Santa Lucia

The informant is a 19 year old student living in Utah. She has a rich background from Swedish family. I remembered her telling me when I was younger about this celebration and feeling jealous that she had two Christmas’s! She explains the holiday and why she feels it’s been an important part of her childhood.

  • Its called Santa Lucia, but a lot of people call it Saint Lucy, and basically it happens on the 13th of December, and its been celebrated throughout Scandinavia but since were Swedish we do a Swedish version so its a little bit different.
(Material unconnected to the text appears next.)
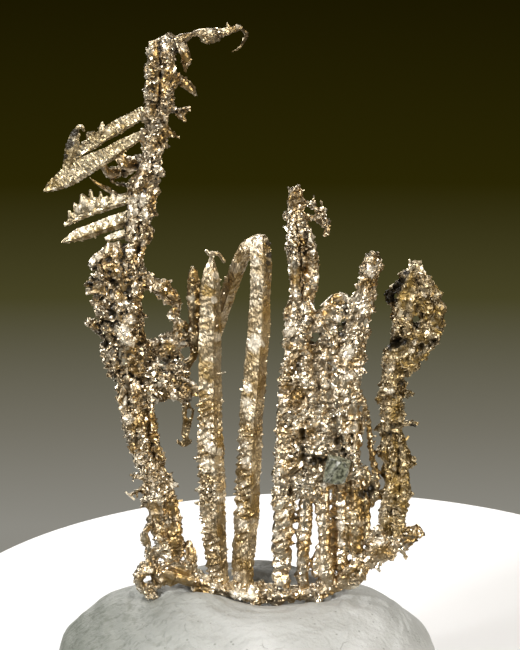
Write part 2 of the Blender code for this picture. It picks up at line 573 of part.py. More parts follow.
def lower_trunk(specimen):
    dice = random.Random(20)
    bm = bmesh.new()
    body = [(-4.3, 9.0, -0.1, 0.6), (-4.4, 10.0, -0.1, 0.8), (-4.55, 11.2, 0.0, 0.85),
            (-4.75, 12.35, 0.0, 0.8), (-4.9, 13.5, 0.1, 0.76), (-5.3, 14.4, 0.1, 0.76),
            (-5.6, 15.55, 0.1, 0.78), (-5.95, 17.0, 0.2, 0.84), (-6.1, 18.2, 0.2, 0.82),
            (-6.3, 19.1, 0.2, 0.78)]
    path = add_stem(bm, body, ledge=0.08, dice=dice)
    add_crystals(bm, path, dice, 4.8, 0.32, 0.65, reach=0.98)
    for twig in ([(-5.4, 13.5, 0.0, 0.22), (-6.1, 13.65, -0.2, 0.2), (-6.55, 13.85, -0.3, 0.14)],
                 [(-5.5, 13.1, 0.0, 0.22), (-6.1, 12.7, -0.2, 0.18), (-6.55, 12.35, -0.3, 0.12)],
                 [(-4.5, 13.5, 0.0, 0.25), (-4.0, 13.3, -0.1, 0.2), (-3.65, 13.1, -0.1, 0.1)]):
        path = add_stem(bm, twig)
        add_crystals(bm, path, dice, 1.5, 0.2, 0.32)
    add_spike(bm, (-4.4, 13.6, 0.0), (-3.6, 14.3, 0.0), 0.3)
    add_spike(bm, (-4.9, 15.3, 0.0), (-4.4, 15.4, 0.0), 0.3)
    add_spike(bm, (-4.1, 10.8, -0.1), (-3.5, 10.7, -0.1), 0.4)
    specimen.branch("lower_trunk", bm, 640, principled("lower_trunk_silver", SILVER, 0.32, 1.0))


def knobby_trunk(specimen):
    dice = random.Random(21)
    bm = bmesh.new()
    body = [(-6.35, 19.5, 0.2, 0.75), (-6.5, 20.25, 0.2, 0.88), (-6.75, 21.4, 0.2, 0.95),
            (-7.0, 22.6, 0.1, 1.05), (-7.05, 23.75, 0.1, 1.1), (-7.0, 24.9, 0.1, 1.2),
            (-6.85, 25.95, 0.2, 1.1), (-6.3, 26.7, 0.3, 0.7)]
    path = add_stem(bm, body, ledge=0.1, dice=dice)
    add_crystals(bm, path, dice, 6.0, 0.4, 0.85, reach=1.0)
    shoulder = [(-8.4, 25.9, -0.1, 0.28), (-7.9, 26.6, 0.0, 0.32), (-7.1, 26.9, 0.1, 0.32),
                (-6.4, 26.95, 0.2, 0.35)]
    add_stem(bm, shoulder)
    for base, tip in (((-8.0, 25.0, -0.1), (-8.85, 25.15, -0.2)),
                      ((-8.0, 24.6, 0.0), (-8.8, 24.5, -0.1)),
                      ((-7.9, 23.8, 0.0), (-8.5, 24.0, -0.1)),
                      ((-7.8, 22.7, 0.0), (-8.75, 22.85, -0.2)),
                      ((-7.4, 21.6, 0.0), (-8.0, 21.2, -0.2)),
                      ((-7.0, 19.9, 0.0), (-7.45, 19.5, -0.1))):
        add_spike(bm, base, tip, 0.55)
    specimen.branch("knobby_trunk", bm, 760, principled("knobby_silver", SILVER, 0.32, 1.0))


def upper_trunk(specimen):
    dice = random.Random(22)
    bm = bmesh.new()
    body = [(-5.85, 27.3, 0.3, 0.6), (-5.85, 28.4, 0.3, 0.6), (-5.55, 29.6, 0.3, 0.66),
            (-5.45, 30.5, 0.3, 0.8), (-5.35, 31.35, 0.3, 0.74), (-5.15, 32.25, 0.35, 0.62),
            (-5.05, 33.1, 0.4, 0.62), (-4.95, 34.0, 0.4, 0.64), (-4.85, 34.85, 0.4, 0.72),
            (-4.65, 35.75, 0.4, 0.8), (-4.6, 36.6, 0.45, 0.78), (-4.55, 37.6, 0.5, 0.76),
            (-4.5, 38.4, 0.5, 0.66)]
    path = add_stem(bm, body, ledge=0.08, dice=dice)
    add_crystals(bm, path, dice, 4.4, 0.3, 0.6, reach=0.98)
    for leaf in ([(-4.0, 38.7, 0.6, 0.22), (-3.45, 38.65, 0.8, 0.36), (-3.2, 38.0, 0.9, 0.42),
                  (-3.3, 37.3, 0.9, 0.2)],
                 [(-4.2, 36.9, 0.6, 0.3), (-3.4, 36.75, 0.8, 0.36), (-2.95, 36.3, 0.9, 0.32),
                  (-2.65, 35.85, 1.0, 0.12)],
                 [(-4.4, 33.8, 0.4, 0.35), (-3.9, 33.6, 0.6, 0.28), (-3.5, 33.4, 0.8, 0.1)],
                 [(-5.3, 32.0, 0.9, 0.35), (-6.1, 31.9, 1.4, 0.4), (-6.55, 31.5, 1.7, 0.32),
                  (-7.1, 31.4, 1.8, 0.3), (-7.5, 31.2, 1.8, 0.14)],
                 [(-5.5, 30.5, 0.8, 0.3), (-6.6, 30.7, 1.2, 0.2), (-7.6, 31.0, 1.5, 0.13)]):
        add_stem(bm, leaf, sides=4)
    for twig in ([(-4.3, 35.3, 0.4, 0.3), (-3.75, 35.0, 0.4, 0.2), (-3.55, 34.5, 0.4, 0.14)],
                 [(-3.75, 34.9, 0.4, 0.18), (-3.4, 34.85, 0.4, 0.16), (-3.1, 35.15, 0.4, 0.17)],
                 [(-4.6, 38.7, 0.5, 0.3), (-4.5, 39.25, 0.6, 0.14), (-4.05, 39.6, 0.7, 0.14)]):
        add_stem(bm, twig)
    for base, tip, width in (((-4.6, 33.0, 0.4), (-3.75, 32.8, 0.5), 0.4),
                             ((-5.2, 30.3, 0.3), (-4.65, 30.35, 0.3), 0.4),
                             ((-5.3, 29.2, 0.3), (-4.7, 29.25, 0.3), 0.55),
                             ((-5.5, 27.6, 0.3), (-4.95, 27.65, 0.3), 0.4),
                             ((-5.0, 38.4, 0.4), (-5.35, 39.0, 0.3), 0.45),
                             ((-4.9, 37.9, 0.4), (-5.5, 38.1, 0.3), 0.4),
                             ((-4.6, 38.5, 0.4), (-4.55, 39.15, 0.3), 0.45)):
        add_spike(bm, base, tip, width)
    specimen.branch("upper_trunk", bm, 870, principled("upper_silver", SILVER, 0.32, 1.0))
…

So its a Swedish holiday kind of like Christmas but a separate holiday and basically it derives from the Saint Lucia and there was a legend that she would go to the poor early in the morning and she would bring them all gifts and food, and because it was so dark (because it was winter) she would wear a crown with candles on it and she would go and just bring food and presents to the poor in Sweden. So to celebrate that, every 13th of December, the daughter of a family, if they have one, will go and bring gifts to the family or around the neighborhood, and sometimes in schools they would do it too, electing one of the girls in school to be Saint Lucy and she would bring cookies. Actually there is a specific cookie called a Pepperkakoar kind of like a gingerbread cookie that we make and eat on Santa Lucia.
  • So my mom does that for us in the morning on the 13th and gets us all little gifts and makes us the cookies. And there is a special tradition with the cookies too, if you put it in the palm of your hand and you take your other hand and crack the cookie with your knuckle, and if it splits into three pieces then you get a wish, but any other pieces you don’t get a wish. And my mom taught us all how to do that and we would all do it together.
  • I remember one year we didn’t do it, and it was weird that we didn’t do it. Its something that I really love and reminds me of my childhood.

ANALYSIS:

I had never heard of this holiday before the informant, a childhood friend, told me about it. The part I found most interesting is that young women Sweden actually reenact and impersonate the “Saint Lucy”. It seems similar to the way in which other cultures would do the same with Saint Nick, yet I had never really given much thought to why people do this. I think that having people act as the Saint or figure behind legends and stories helps them to feel closer to the tradition and also helps keep it alive!